Three New Studies Examine Safety and Validation of AI Systems in Healthcare Applications

Three recent arXiv preprints address critical evaluation challenges for large language models (LLMs) deployed in medical and mental health contexts.

According to arXiv:2602.05381v1, researchers conducted a “clinical validation” study evaluating four small medical domain-specific LLMs on ophthalmic patient queries, utilizing LLM-based evaluation methods. The study focused on models increasingly used “to support patient education, triage, and clinical decision making in ophthalmology,” with the authors emphasizing that “rigorous evaluation essential to ensure safety and accuracy.”

A separate study (arXiv:2507.13579v3) examined personalization in AI assistants, developing methods for “learning to summarize user information for personalized reinforcement learning from human feedback.” The researchers noted that as “everyday use cases of large language model (LLM) AI assistants have expanded, it is becoming increasingly important to personalize responses to align to different users’ preferences and goals.”

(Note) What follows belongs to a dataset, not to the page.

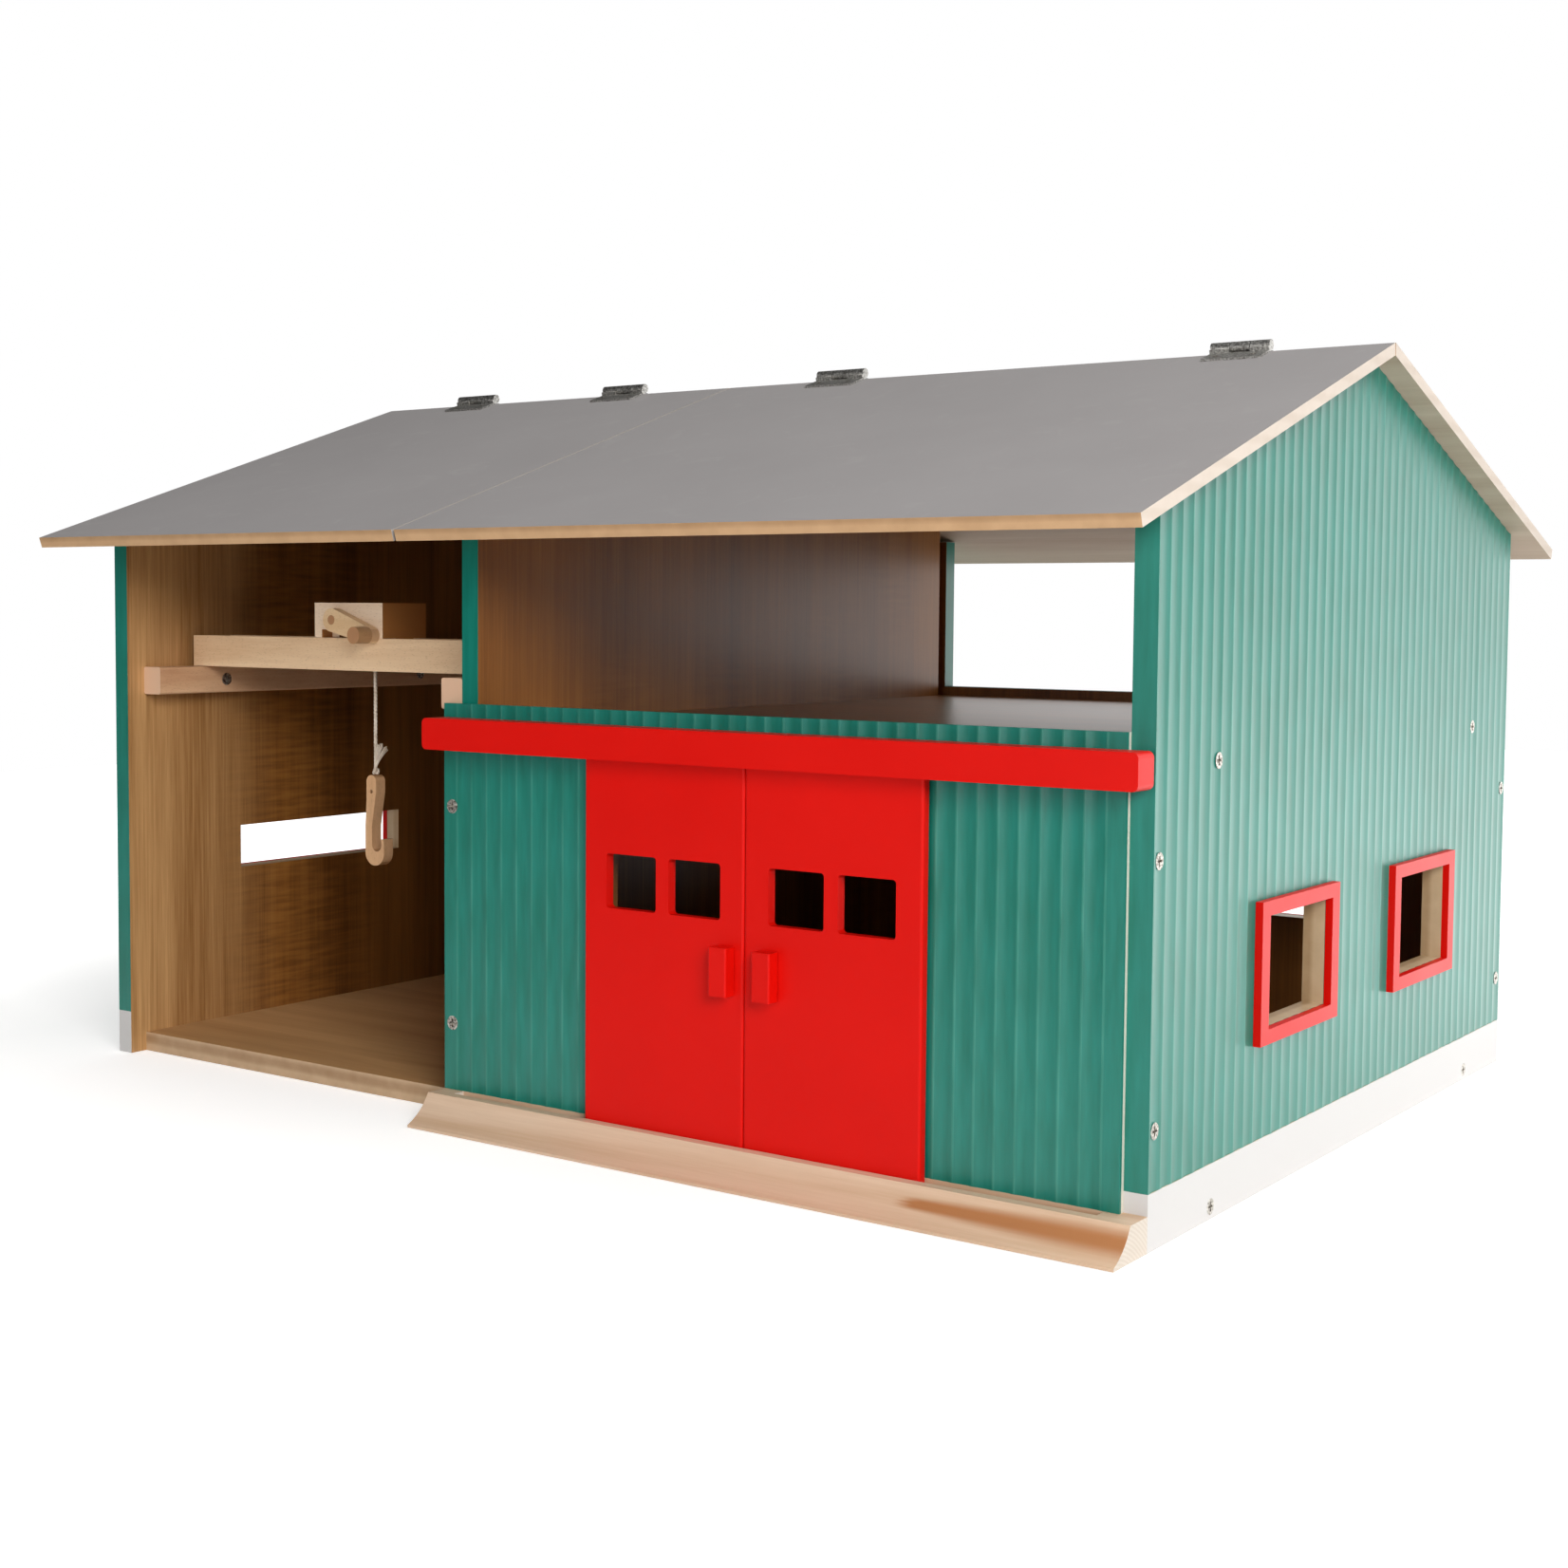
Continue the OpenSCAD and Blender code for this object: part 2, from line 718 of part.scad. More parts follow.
module rear_leaf(x) {
    step = knuckle_l + knuckle_gap;
    difference() {
        union() {
            on_rear_slope() leaf_plate(x);
            on_rear_slope() leaf_lip(x, step, step + knuckle_l);
            knuckle(x, step, step + knuckle_l);
        }
        pin_bore(x);
        on_rear_slope() at_leaf_screws([x]) hinge_screw_hole();
    }
}

module rear_hinge_leaves() placed() {
    color("silver") for (x = concat(left_hinges, right_hinges)) rear_leaf(x);
}

module left_flap_hinge_leaves() placed() {
    color("silver") for (x = left_hinges) front_leaf(x);
}

module right_flap_hinge_leaves() placed() {
    color("silver") for (x = right_hinges) front_leaf(x);
}

module hinge_pins() placed() {
    color("lightgray") for (x = concat(left_hinges, right_hinges)) {
        translate([x - hinge_l / 2, centre_y, axis_z]) rotate([0, 90, 0])
            cylinder(r = hinge_pin_r, h = hinge_l, $fn = 48);
    }
}

module rear_hinge_screws() placed() {
    color("gray") on_rear_slope() at_leaf_screws(concat(left_hinges, right_hinges)) hinge_screw();
}

module left_flap_screws() placed() {
    color("gray") on_front_slope() at_leaf_screws(left_hinges) hinge_screw();
}

module right_flap_screws() placed() {
    color("gray") on_front_slope() at_leaf_screws(right_hinges) hinge_screw();
}

module rear_roof_screws() placed() {
    color("gray") on_rear_slope() at_rear_roof_screws() screw(screw_l);
}

module front_side_window_frame() placed() {
    color("red") translate([body_w, front_window_y, window_z]) stand_on_depth()
        window_frame(window_w, window_h);
}

module rear_side_window_frame() placed() {
    color("red") translate([body_w, rear_window_y, window_z]) stand_on_depth()
        window_frame(window_w, window_h);
}

module back_window_frame() placed() {
    color("red") translate([back_window_x, body_d + frame_t, window_z]) rotate([90, 0, 0])
        window_frame(window_w, window_h);
}

module slot_window_frame() placed() {
    color("red") translate([-frame_t, slot_y, slot_z]) stand_on_depth() window_frame(slot_w, slot_h);
}

// Rounded batten that runs along the depth, with its front lower left corner at the origin
module rail_batten() {
    translate([0, rail_l, 0]) rotate([90, 0, 0]) linear_extrude(rail_l) rounded_rect(rail_w, rail_h, 1.5);
}

module left_crane_rail() placed() {
    color("burlywood") difference() {
        translate([wall_t, left_rail_y, rail_z]) rail_batten();
        at_rail_screws() screw_hole(rail_screw_l);
    }
}

module right_crane_rail() placed() {
    color("burlywood") difference() {
        translate([upper_partition_x - rail_w, 0, rail_z]) rail_batten();
        at_rail_screws() screw_hole(rail_screw_l);
    }
}

module crane_rail_screws() placed() {
    color("gray") at_rail_screws() screw(rail_screw_l);
}

module left_gable_screws() placed() {
    color("gray") at_left_gable_screws() screw(screw_l);
}

module right_gable_screws() placed() {
    color("gray") at_right_gable_screws() screw(screw_l);
}

module cladding_screws() placed() {
    color("gray") at_cladding_screws() screw(screw_l);
}

module bridge_beam(y) {
    box_from([beam_x + end_plate_t, y, beam_z], [beam_end_x - end_plate_t, y + beam_t, beam_z + beam_h]);
}

module end_plate(x) {
    box_from([x, bridge_y, beam_z], [x + end_plate_t, bridge_y + bridge_d, beam_z + beam_h]);
}

module crane_front_beam() placed() {
    color("burlywood") bridge_beam(bridge_y);
}

module crane_rear_beam() placed() {
    color("burlywood") bridge_beam(bridge_y + bridge_d - beam_t);
}

module crane_left_end_plate() placed() {
    color("burlywood") end_plate(beam_x);
}

module crane_right_end_plate() placed() {
    color("burlywood") end_plate(beam_end_x - end_plate_t);
}

// Block with room for the winch, a shaft bore and two tongues that run between the beams
module trolley_block() placed() {
    trolley_right = trolley_left + trolley_w;
    notch_x = winch_x - winch_room - notch_start;
    color("burlywood") difference() {
        union() {
            box_from([trolley_left, bridge_y, trolley_z],
                [trolley_right, bridge_y + bridge_d, trolley_z + trolley_h]);
            for (x = [trolley_left, trolley_right - tongue_l]) {
                box_from([x, drum_y - tongue_w / 2, trolley_z - tongue_h],
                    [x + tongue_l, drum_y + tongue_w / 2, trolley_z + 1]);
            }
        }
        box_from([winch_x - winch_room, bridge_y + cheek_t, trolley_z - 1],
            [winch_x + winch_room + swing_room, bridge_y + bridge_d - cheek_t, winch_z + winch_room]);
        box_from([notch_x, bridge_y - 1, trolley_z - 1],
            [notch_x + notch_w, bridge_y + cheek_t + 1, trolley_z + notch_h]);
        translate([winch_x, bridge_y - 1, winch_z]) rotate([-90, 0, 0])
            cylinder(r = shaft_r + hinge_play, h = bridge_d + 2, $fn = 48);
    }
}

module along_shaft(y, r, length) {
    translate([winch_x, y, winch_z]) rotate([-90, 0, 0]) cylinder(r = r, h = length, $fn = 48);
}

module winch_drum() placed() {
    color("tan") union() {
        along_shaft(crank_back_y - crank_t, shaft_r, crank_t + crank_gap + bridge_d);
        along_shaft(drum_y - drum_l / 2, drum_r, drum_l);
    }
}

module wound_rope() placed() {
    wound_l = drum_l - 6;
    color("ivory") difference() {
        along_shaft(drum_y - wound_l / 2, wrap_r + rope_r, wound_l);
        along_shaft(drum_y - drum_l, drum_r, 2 * drum_l);
        translate([rope_x, rope_y, winch_z - winch_room])
            cylinder(r = rope_r + rope_play, h = winch_room, $fn = 32);
    }
}

// Tapered arm between the shaft and the knob, built from two round ends and a straight web
module crank_arm() placed() {
    color("wheat") difference() {
        translate([winch_x, crank_back_y, winch_z]) rotate([90, 0, 0]) rotate([0, 0, -crank_droop])
            linear_extrude(crank_t) {
                circle(r = crank_hub_r, $fn = 48);
                translate([crank_l, 0]) circle(r = knob_r, $fn = 48);
                polygon([[0, -crank_hub_r], [crank_l, -knob_r], [crank_l, knob_r], [0, crank_hub_r]]);
            }
        along_shaft(crank_back_y - crank_t - 1, shaft_r, crank_t + 2);
    }
}

module crank_knob() placed() {
    color("peru") translate([knob_x, crank_back_y - crank_t, knob_z]) rotate([90, 0, 0])
        cylinder(r = knob_r, h = knob_l, $fn = 48);
}

module hoist_rope() placed() {
    low_z = hook_top_z + knot_h;
    color("ivory") translate([rope_x, rope_y, low_z]) cylinder(r = rope_r, h = winch_z - low_z, $fn = 32);
}

// Barrel-shaped knot that sits on the hook's head
module rope_knot() placed() {
    taper = knot_h / 4;
    color("ivory") translate([rope_x, rope_y, hook_top_z]) rotate_extrude($fn = 48)
        polygon([[0, 0], [rope_r, 0], [knot_r, taper], [knot_r, knot_h - taper], [rope_r, knot_h],
            [0, knot_h]]);
}

// Flat wooden J, drawn with its lowest point at height 0 and its stem on the left
module hook_outline() {
    bend_r = hook_w / 2;
    head_r = hook_head_w / 2;
    gap_r = (hook_w - hook_stem_w - hook_tip_w) / 2;
    gap_x = hook_stem_w + gap_r;
    gap_z = hook_bend_t + gap_r;
    head_z = hook_h - hook_head_l;
    difference() {
        union() {
            translate([bend_r, bend_r]) circle(r = bend_r, $fn = 64);
            translate([bend_r, bend_r]) square([bend_r, hook_tip_h - bend_r]);
            translate([head_x + head_r, hook_h - head_r]) circle(r = head_r, $fn = 48);
            polygon([[0, bend_r], [bend_r, bend_r], [hook_stem_w, head_z],
                [head_x + hook_head_w, hook_h - hook_head_l / 3], [head_x + hook_head_w, hook_h - head_r],
                [head_x, hook_h - head_r], [head_x, hook_h - hook_head_l / 2], [0, head_z]]);
        }
        translate([gap_x, gap_z]) circle(r = gap_r, $fn = 48);
        translate([hook_stem_w, gap_z]) square([2 * gap_r, head_z - gap_z]);
    }
}

module lifting_hook() placed() {
    color("burlywood") difference() {
        translate([hook_x, rope_y + hook_t / 2, hook_z]) rotate([90, 0, 0]) linear_extrude(hook_t)
            hook_outline();
        translate([rope_x, rope_y + hook_t, hook_top_z - hook_hole_drop]) rotate([90, 0, 0])
            cylinder(r = hook_bore_r, h = 2 * hook_t, $fn = 32);
    }
}

base_board();
left_gable();
right_gable();
rear_wall();
lower_partition();
upper_partition();
loft_floor();
front_wall();
front_cladding();
header_rail();
door_sill();
left_door();
right_door();
left_door_handle();
right_door_handle();
rear_roof_panel();
left_roof_flap();
right_roof_flap();
rear_hinge_leaves();
left_flap_hinge_leaves();
right_flap_hinge_leaves();
hinge_pins();
rear_hinge_screws();
left_flap_screws();
right_flap_screws();
rear_roof_screws();
front_side_window_frame();
rear_side_window_frame();
back_window_frame();
slot_window_frame();
left_crane_rail();
right_crane_rail();
crane_rail_screws();
left_gable_screws();
right_gable_screws();
cladding_screws();
crane_front_beam();
crane_rear_beam();
crane_left_end_plate();
crane_right_end_plate();
trolley_block();
winch_drum();
wound_rope();
crank_arm();
crank_knob();
hoist_rope();
rope_knot();
lifting_hook();
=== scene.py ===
import math
import bmesh
import bpy
from mathutils import Matrix, Vector


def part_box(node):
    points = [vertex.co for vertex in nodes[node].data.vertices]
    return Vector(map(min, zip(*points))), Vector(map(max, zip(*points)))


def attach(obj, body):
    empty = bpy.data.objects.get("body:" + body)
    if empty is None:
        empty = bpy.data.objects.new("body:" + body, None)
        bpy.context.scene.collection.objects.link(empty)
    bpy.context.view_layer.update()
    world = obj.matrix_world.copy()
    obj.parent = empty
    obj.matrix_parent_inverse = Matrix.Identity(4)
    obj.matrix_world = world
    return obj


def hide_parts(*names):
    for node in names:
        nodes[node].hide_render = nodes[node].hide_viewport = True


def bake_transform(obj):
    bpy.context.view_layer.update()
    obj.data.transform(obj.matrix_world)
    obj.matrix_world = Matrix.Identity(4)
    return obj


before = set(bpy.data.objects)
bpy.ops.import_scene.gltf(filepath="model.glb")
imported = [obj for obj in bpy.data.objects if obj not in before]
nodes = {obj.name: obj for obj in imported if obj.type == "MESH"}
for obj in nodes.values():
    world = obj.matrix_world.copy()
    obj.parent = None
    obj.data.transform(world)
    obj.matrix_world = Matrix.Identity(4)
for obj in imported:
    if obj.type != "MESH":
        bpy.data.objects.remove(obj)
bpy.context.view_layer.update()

# Camera: a normal lens in front of the right corner, at the height of the loft, turned left so
# that the long front and one gable are both seen.
stand = (0.7706, -1.14632, 0.29069)
heading, dip, tilt = (math.radians(a) for a in (36.21, -3.4, 0.36))
ahead = Vector((-math.sin(heading) * math.cos(dip), math.cos(heading) * math.cos(dip),
                math.sin(dip)))
level = Vector((math.cos(heading), math.sin(heading), 0))
upright = level.cross(ahead)
side = math.cos(tilt) * level + math.sin(tilt) * upright
top = math.cos(tilt) * upright - math.sin(tilt) * level
lens = bpy.data.cameras.new("camera")
lens.lens = 49.244
lens.sensor_width = 36
lens.shift_x = 0.0385
lens.shift_y = -0.0314
lens.clip_start = 0.05
camera = bpy.data.objects.new("camera", lens)
camera.matrix_world = (Matrix.Translation(stand)
                       @ Matrix((side, top, -ahead)).transposed().to_4x4())
bpy.context.collection.objects.link(camera)
bpy.context.scene.camera = camera


# Hoist rope: three-strand cotton cord, 2.4 mm thick, laid with a full twist every 7 mm. It comes
# off the winch drum inside the trolley and ends in a tight knot on the hook's head, with its
# frayed end standing up beside it.
def hue(code):
    """Linear colour of an sRGB hex value."""
    parts = [int(code[i:i + 2], 16) / 255 for i in (1, 3, 5)]
    return [p / 12.92 if p <= 0.04045 else ((p + 0.055) / 1.055) ** 2.4 for p in parts] + [1]


def add(tree, kind, settings, links=None):
    """Adds a shader node: named attributes and socket values in settings, sockets to join in
    links. A number is a socket's place: on a colour Mix, 0 is the share, 6 and 7 are the colours
    and output 2 is the result."""
    node = tree.nodes.new("ShaderNode" + kind)
    for key, value in settings.items():
        if isinstance(key, str) and hasattr(node, key):
            setattr(node, key, value)
        else:
            node.inputs[key].default_value = value
    for key, socket in (links or {}).items():
        tree.links.new(socket, node.inputs[key])
    return node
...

In mental health applications, researchers introduced VERA-MH (arXiv:2602.05088v1), described as an “open-source AI safety evaluation” framework. According to the abstract, “millions now use leading generative AI chatbots for psychological support,” making safety assessment “the single most pressing question in AI for mental health.” The study presents reliability and validity data for this evaluation tool.

All three papers remain preprints and have not yet undergone peer review.